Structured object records
•••

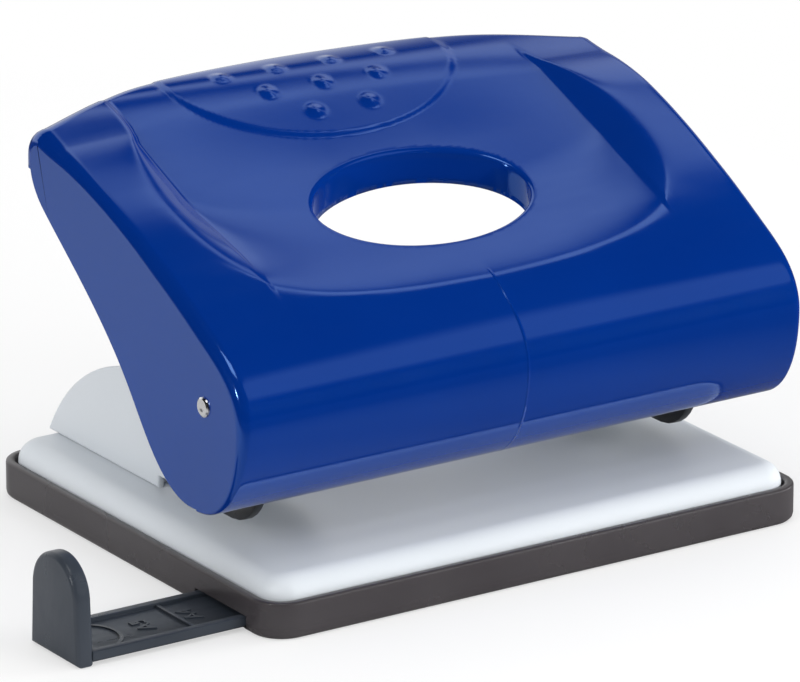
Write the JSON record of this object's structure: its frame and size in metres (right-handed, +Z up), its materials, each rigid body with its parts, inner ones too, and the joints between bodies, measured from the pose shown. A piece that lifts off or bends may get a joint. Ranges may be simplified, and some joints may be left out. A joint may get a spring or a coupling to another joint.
{
  "type": "hole punch",
  "caption": "Two-hole desk punch with an oval-windowed press handle, steel punch brackets, chip tray and pull-out paper guide.",
  "frame": {"origin": "centre of the chip tray's underside, on the desk", "axes": "+X along the handle to the user's right, +Y to the rear, +Z up from the desk"},
  "size_m": [0.1585, 0.0984, 0.0808],
  "materials": {
    "handle_plastic": "gloss moulded plastic, royal blue",
    "painted_steel": "light grey powder coat, satin",
    "tray_plastic": "smoke translucent soft plastic",
    "guide_plastic": "dark grey moulded plastic",
    "die_steel": "zinc plated hardened steel",
    "rivet_steel": "bright rivet steel",
    "spring_steel": "bright spring wire",
    "punch_steel": "ground hardened steel",
    "dark_steel": "phosphated spring steel",
    "rod_steel": "bright turned steel"
  },
  "bodies": {
    "tray": {"chip_tray": "tray_plastic"},
    "guide": {"paper_guide": "guide_plastic"},
    "base_frame": {"base_plate": "painted_steel", "left_die_plate": "die_steel", "right_die_plate": "die_steel", "left_punch_bracket": "painted_steel", "right_punch_bracket": "painted_steel", "bracket_rivets": "rivet_steel", "left_return_spring": "spring_steel", "right_return_spring": "spring_steel"},
    "handle": {"handle_shell": "handle_plastic", "pivot_rod": "rod_steel", "rod_clips": "dark_steel", "left_press_pin": "rod_steel", "right_press_pin": "rod_steel"},
    "left_punch": {"left_punch_pin": "punch_steel", "left_retaining_ring": "dark_steel", "left_spring_washer": "spring_steel"},
    "right_punch": {"right_punch_pin": "punch_steel", "right_retaining_ring": "dark_steel", "right_spring_washer": "spring_steel"}
  },
  "joints": [
    {"name": "tray_release", "type": "slide", "parent": "tray", "child": "base_frame", "axis": [0, 0, 1], "range_m": [0, 0.02]},
    {"name": "guide_slide", "type": "slide", "parent": "tray", "child": "guide", "axis": [1, 0, 0], "range_m": [-0.035, 0.028]},
    {"name": "handle_press", "type": "hinge", "parent": "base_frame", "child": "handle", "pos_m": [0, -0.031, 0.041], "axis": [-1, 0, 0], "range_deg": [0, 15], "stiffness_Nm_per_rad": 2, "springref_deg": -5.73},
    {"name": "left_punch_stroke", "type": "slide", "parent": "base_frame", "child": "left_punch", "axis": [0, 0, -1], "range_m": [0, 0.0073], "deforming": ["left_return_spring"]},
    {"name": "right_punch_stroke", "type": "slide", "parent": "base_frame", "child": "right_punch", "axis": [0, 0, -1], "range_m": [0, 0.0073], "deforming": ["right_return_spring"]}
  ],
  "couplings": [
    {"joint": "left_punch_stroke", "follows": "handle_press", "m_per_rad": 0.027},
    {"joint": "right_punch_stroke", "follows": "handle_press", "m_per_rad": 0.027}
  ]
}
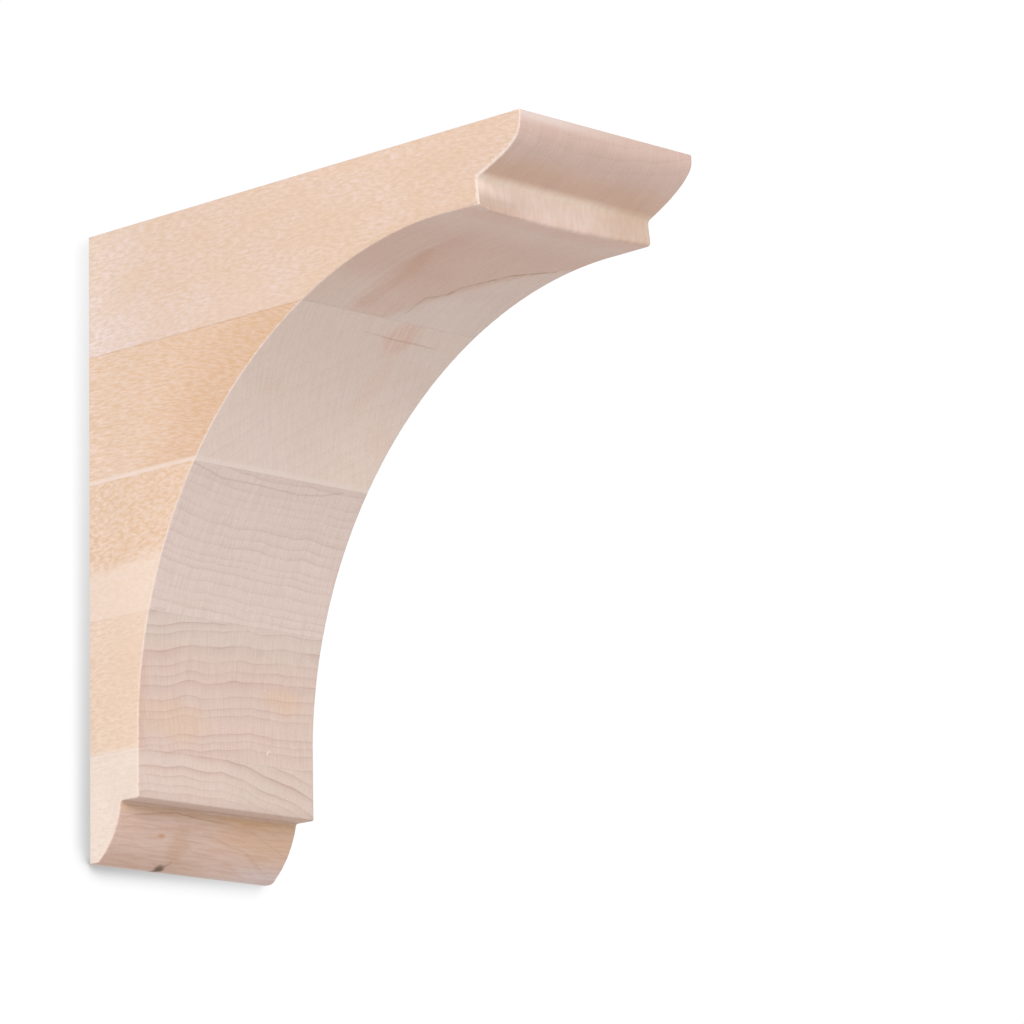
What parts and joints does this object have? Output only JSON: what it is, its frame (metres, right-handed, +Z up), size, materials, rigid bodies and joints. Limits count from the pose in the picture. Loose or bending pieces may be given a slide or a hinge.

•••

— Task directions —
Would you write down every record again, exactly?

— Exercise output —
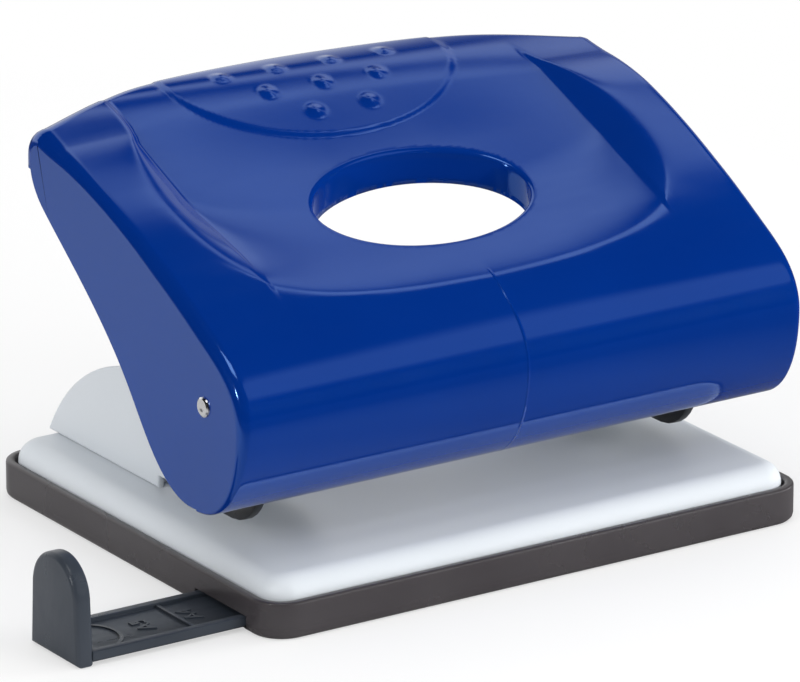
Write the JSON record of this object's structure: its frame and size in metres (right-handed, +Z up), its materials, each rigid body with its parts, inner ones too, and the joints between bodies, measured from the pose shown. A piece that lifts off or bends may get a joint. Ranges may be simplified, and some joints may be left out. A joint may get a spring or a coupling to another joint.
{
  "type": "hole punch",
  "caption": "Two-hole desk punch with an oval-windowed press handle, steel punch brackets, chip tray and pull-out paper guide.",
  "frame": {"origin": "centre of the chip tray's underside, on the desk", "axes": "+X along the handle to the user's right, +Y to the rear, +Z up from the desk"},
  "size_m": [0.1585, 0.0984, 0.0808],
  "materials": {
    "handle_plastic": "gloss moulded plastic, royal blue",
    "painted_steel": "light grey powder coat, satin",
    "tray_plastic": "smoke translucent soft plastic",
    "guide_plastic": "dark grey moulded plastic",
    "die_steel": "zinc plated hardened steel",
    "rivet_steel": "bright rivet steel",
    "spring_steel": "bright spring wire",
    "punch_steel": "ground hardened steel",
    "dark_steel": "phosphated spring steel",
    "rod_steel": "bright turned steel"
  },
  "bodies": {
    "tray": {"chip_tray": "tray_plastic"},
    "guide": {"paper_guide": "guide_plastic"},
    "base_frame": {"base_plate": "painted_steel", "left_die_plate": "die_steel", "right_die_plate": "die_steel", "left_punch_bracket": "painted_steel", "right_punch_bracket": "painted_steel", "bracket_rivets": "rivet_steel", "left_return_spring": "spring_steel", "right_return_spring": "spring_steel"},
    "handle": {"handle_shell": "handle_plastic", "pivot_rod": "rod_steel", "rod_clips": "dark_steel", "left_press_pin": "rod_steel", "right_press_pin": "rod_steel"},
    "left_punch": {"left_punch_pin": "punch_steel", "left_retaining_ring": "dark_steel", "left_spring_washer": "spring_steel"},
    "right_punch": {"right_punch_pin": "punch_steel", "right_retaining_ring": "dark_steel", "right_spring_washer": "spring_steel"}
  },
  "joints": [
    {"name": "tray_release", "type": "slide", "parent": "tray", "child": "base_frame", "axis": [0, 0, 1], "range_m": [0, 0.02]},
    {"name": "guide_slide", "type": "slide", "parent": "tray", "child": "guide", "axis": [1, 0, 0], "range_m": [-0.035, 0.028]},
    {"name": "handle_press", "type": "hinge", "parent": "base_frame", "child": "handle", "pos_m": [0, -0.031, 0.041], "axis": [-1, 0, 0], "range_deg": [0, 15], "stiffness_Nm_per_rad": 2, "springref_deg": -5.73},
    {"name": "left_punch_stroke", "type": "slide", "parent": "base_frame", "child": "left_punch", "axis": [0, 0, -1], "range_m": [0, 0.0073], "deforming": ["left_return_spring"]},
    {"name": "right_punch_stroke", "type": "slide", "parent": "base_frame", "child": "right_punch", "axis": [0, 0, -1], "range_m": [0, 0.0073], "deforming": ["right_return_spring"]}
  ],
  "couplings": [
    {"joint": "left_punch_stroke", "follows": "handle_press", "m_per_rad": 0.027},
    {"joint": "right_punch_stroke", "follows": "handle_press", "m_per_rad": 0.027}
  ]
}
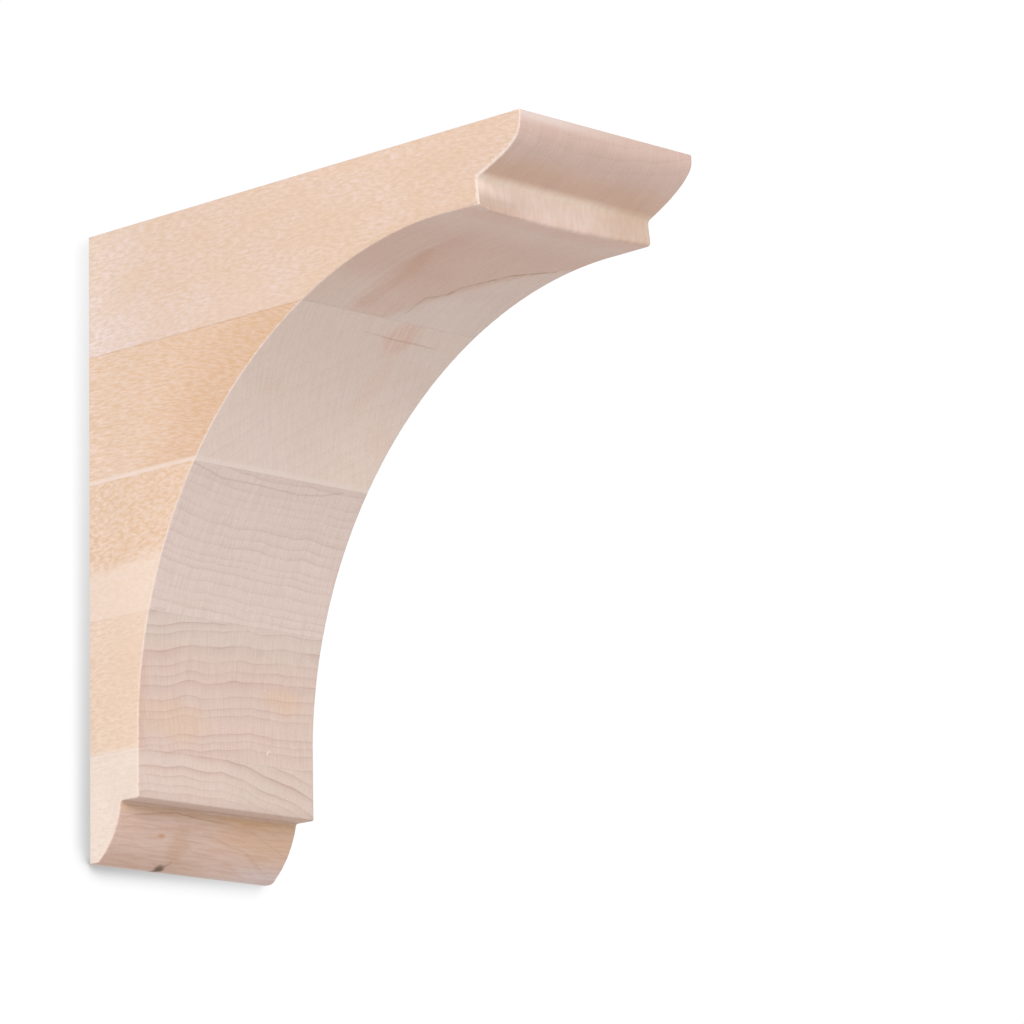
What parts and joints does this object have? Output only JSON: what it is, its frame (metres, right-handed, +Z up), size, materials, rigid bodies and joints. Limits count from the pose in the picture. Loose or bending pieces may be given a slide or a hinge.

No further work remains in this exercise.